To calculate the mode-coupling equations, the tapered region of fiber needs to be segmented so that we can assume that the coupling coefficients remain unchanged in each segment. However, the segmentation of the taper will induce computation error, which we call a segmentation error. To determine the maximum step size in segmentation, we need to find a method to estimate the segmentation error with given step size before model calculation, based on the shape of tapered fiber and other given parameters (e.g., refractive index). We apply derivative on both sides of Eq. (5):

(7)$$\begin{aligned} \frac{{{d^2}{A_n}}}{{d{z^2}}} &= \sum\limits_{m \ne n}^N {\left( {{C_{mn}}\frac{{d{A_m}}}{{dz}} + \frac{{d{C_{mn}}}}{{dz}}{A_m}} \right) + i} {\beta _n}\frac{{d{A_n}}}{{dz}}\\ &= \left\{ {\sum\limits_{m \ne n}^N {{C_{mn}}\frac{{d{A_m}}}{{dz}} + i{\beta_i}\frac{{d{A_n}}}{{dz}}} } \right\} + \sum\limits_{m \ne n}^N {\frac{{d{C_{mn}}}}{{dz}}{A_m}} \end{aligned}$$

where the propagation constants are regarded as unchanged because the effective index varies much slower compared with the coupling coefficients [Fig. 4(b)], the segmentation error is mainly due to the second part in (7).

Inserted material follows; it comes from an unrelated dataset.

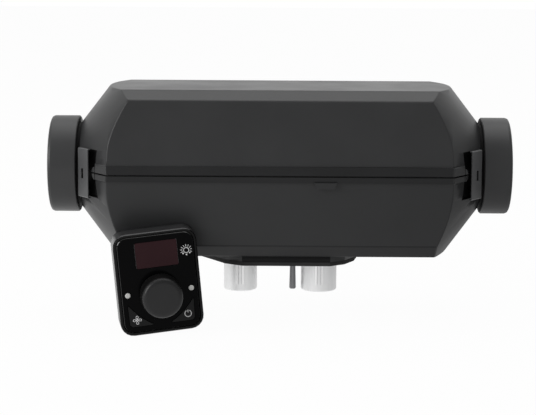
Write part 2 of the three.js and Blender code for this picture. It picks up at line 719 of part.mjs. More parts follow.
function blowerHousing() {
  const profile = [
    [8, BLOWER_START_X],
    [BLOWER_RADIUS - 3, BLOWER_START_X],
    [BLOWER_RADIUS, BLOWER_START_X + 3],
    [BLOWER_RADIUS, BLOWER_END_X - FLANGE_THICKNESS],
    [FLANGE_RADIUS, BLOWER_END_X - FLANGE_THICKNESS],
    [FLANGE_RADIUS, BLOWER_END_X],
    [20, BLOWER_END_X],
    [20, BLOWER_END_X - 2.4],
    [BLOWER_RADIUS - 2.6, BLOWER_END_X - 2.4],
    [BLOWER_RADIUS - 2.6, BLOWER_START_X + 4.5],
    [BLOWER_RADIUS - 4.5, BLOWER_START_X + 2.6],
    [8, BLOWER_START_X + 2.6],
  ];
  const drum = turnedX(profile, 28);
  const ductFoot = PLATE_SEAT + 3 + SEAT_GAP;
  const duct = box(BLOWER_START_X + 5, INTAKE_X + 11.5, -12, 12, ductFoot, -43.5);
  const riser = box(BLOWER_START_X + 5, BLOWER_END_X - 5, -12, 12, ductFoot, -32);
  const run = box(BLOWER_START_X + 7.5, INTAKE_X + 9, -9.5, 9.5, ductFoot + 1.6, -45.2);
  const rise = box(BLOWER_START_X + 7.5, BLOWER_END_X - 7.5, -9.5, 9.5, ductFoot + 1.6, -28);
  const port = rodZ(INTAKE_PORT_RADIUS, ductFoot - 2, -47, 24).translate([INTAKE_X, 0, 0]);
  const holes = [];
  for (let i = 0; i < 4; i++) {
    const hole = rodX(2 + BORE_FIT, BLOWER_END_X - 6, BLOWER_END_X + 2, 14);
    holes.push(hole.translate([0, 0, SCREW_CIRCLE]).rotate([45 + 90 * i, 0, 0]));
    const spot = rodX(4.2, BLOWER_END_X - 12, BLOWER_END_X - FLANGE_THICKNESS, 14);
    holes.push(spot.translate([0, 0, SCREW_CIRCLE]).rotate([45 + 90 * i, 0, 0]));
  }
  const hollow = rodX(BLOWER_RADIUS - 4.6, BLOWER_START_X + 2.6, BLOWER_END_X - 2.4, 28);
  return cut(join(drum, duct, cut(riser, hollow)), run, rise, port, ...holes);
}

// One blower screw, at an angle round the duct axis.
function blowerScrew(angle) {
  const head = BLOWER_END_X - FLANGE_THICKNESS - SEAT_GAP;
  const profile = [
    [0, head - 3],
    [3.6, head - 3],
    [3.6, head],
    [2, head],
    [2, EXCHANGER_START_X + 2.6],
    [0, EXCHANGER_START_X + 2.6],
  ];
  const recess = rodX(1.5, head - 4, head - 1.4, 6);
  return cut(turnedX(profile, 12), recess).translate([0, 0, SCREW_CIRCLE]).rotate([angle, 0, 0]);
}

function motorHousing() {
  const profile = [
    [SHAFT_RADIUS + BORE_FIT, MOTOR_START_X],
    [9, MOTOR_START_X],
    [9, MOTOR_START_X + 3],
    [MOTOR_RADIUS, MOTOR_START_X + 4.5],
    [MOTOR_RADIUS, BLOWER_START_X - SEAT_GAP],
    [SHAFT_RADIUS + BORE_FIT, BLOWER_START_X - SEAT_GAP],
  ];
  return turnedX(profile, 24);
}

function motorShaft() {
  return rodX(SHAFT_RADIUS, FAN_START_X - 2, -43, 16);
}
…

(8)$$e \approx \frac{1}{2}{({\Delta z} )^2}\sum\limits_{m \ne n}^N {\frac{{d{C_{mn}}}}{{dz}}{A_m}}$$

Assume that the total power as unity and the maximum value of the derivative of coupling coefficients is the derivative of C₁₂, we can estimate the limit of segmentation error as:

(9)$$e \approx \frac{1}{2}{({\Delta z} )^2}\frac{{d{C_{12}}}}{{dz}}$$.

As seen in Fig. 3, the field intensities at boundaries are functions of the core radius, so we apply simple functions to estimate the upper limits of the field intensities at both core and cladding boundaries:

(10)$${\hat{\varphi }_m}(a )\approx \frac{{{B_{m1}}}}{a};\textrm{ }{\hat{\varphi }_m}(b )\approx \frac{{{B_{m2}}}}{b}$$

where B_m1 and B_m2 are constants. The sign of B_m2 can be positive and negative, according to the order of the mode. Then we can use these functions in the analysis of coupling coefficients.

(11)$$\begin{aligned} {C_{mn}} &= \frac{{\pi ({({n_2^2 - n_1^2} ){B_{m1}}{B_{n1}} + ({n_3^2 - n_2^2} ){B_{m2}}{B_{n2}}} )}}{{{n_{eff,m}} - {n_{eff,n}}}}\frac{{da}}{{dz}}\frac{1}{a}\\ &= \frac{{{D_{mn}}}}{{{n_{eff,m}} - {n_{eff,n}}}}\frac{{da}}{{dz}}\frac{1}{a} \end{aligned}$$

where D_mn is a constant concerning the fiber parameters, (of the magnitude10⁻²), which is estimated based on the refractive index of the material and the parameters in Eq. (9). There are two main parts in the final result of Eq. (11), one is related to the effective index mismatch between two modes, and the other is related to the shape of tapered fiber. However, the first part is slowly varying; hence, the second part mainly determines the change of coupling coefficients along the tapered fiber. The effective index mismatch between the two modes has a magnitude of 10⁻². So the ratio between D_mn and the effective index mismatch in Eq. (11) is roughly ±1. (D_mn can take on positive or negative values based on the sign of B_m2_.) If we regard the ratio as a constant, we can perform the derivative on the coupling coefficient, which is proportional to the derivative of “da/dz(1/a)”:

(12)$$\frac{{d{C_{\textrm{mn}}}}}{{dz}} \approx{\pm} \frac{d}{{dz}}\left( {\frac{{da}}{{dz}}\frac{1}{a}} \right) ={\pm} \frac{{{d^2}\ln (a )}}{{d{z^2}}}$$

The shape of Eq. (12) is shown in Fig. 5(a). Given that the longitudinal core radius profile is a positive quantity, the selection of the positive or negative sign on the right-hand side of Eq. (11) depends on the numerical value of the specific dC_mn/dz. This is further illustrated in the following.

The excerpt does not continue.